I too would love to hear Steophan’s answer to this, because I suspect he doesn’t have a clue what the Catholic Church teaches about what a marriage is, and what marriage is supposed to mean. Or for that matter, any other Christian church. Hint: two men trying to have a ‘Catholic marriage’ makes about as much sense as showing up with a bowling ball to a golf course, and claiming that you want to redefine the sport of golf. Or, as you point out, Christians trying to redefine Judaism to include Jesus.

I don’t know what Islam teaches about marriage- it isn’t my religion, so it isn’t my business- and I have zero opinion about who should be allowed to have a Muslim wedding, or not. If a Muslim girl wants to marry a Christian guy and her religion won’t allow her to, then she’s free to leave and choose a different religion (or, you know, just do whatever the equivalent term of ‘living in sin’ might be).

I’ll go further and say that while I support the state treating gay couples the same way as it does everyone else, my preference would be that Christian churches not perform gay marriages.

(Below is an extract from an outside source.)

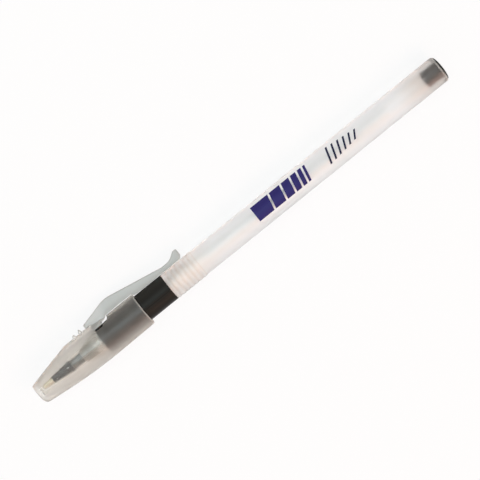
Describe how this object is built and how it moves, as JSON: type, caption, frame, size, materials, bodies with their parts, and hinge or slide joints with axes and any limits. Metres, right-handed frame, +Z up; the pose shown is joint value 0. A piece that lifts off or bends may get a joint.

It’s quite possible that sometime in the next few years my church will officially start allowing its clergy to perform same-sex marriages, and if that happens I would probably not leave, but I’d certainly be saddened.

Actually, unlike Orthodox Judaism or traditional Christian churches, Islam does allow for interfaith marriages so long as the man is a Muslim and the woman is a Christian or Jew.

This is because they’re recognized as fellow “people of the book”.

Hi Ibn Warraq,

I actually had been told that, which is why I specified it being a Muslim girl and a non-Muslim guy. I know an Indian Muslim whose first wife was a former Hindu who converted to Christianity so she could marry him.

The Wiki has this interesting treatment of that (I’ve bolded the part I find most interesting):

For the part I bolded, there’s a footnote which takes you to this short PDF pamphlet. One inter-faith couple (Muslim woman, Catholic man) pamphlet were married by a Muslim cleric.

Who are the Sabians exactly?

I’ve heard people claim it refers to Mandaeans, but I don’t know if that’s correct.

Thanks for the link!

I’m glad there’s some push to change the tradition to be less sexist, but I had known there was some strong pushback against it.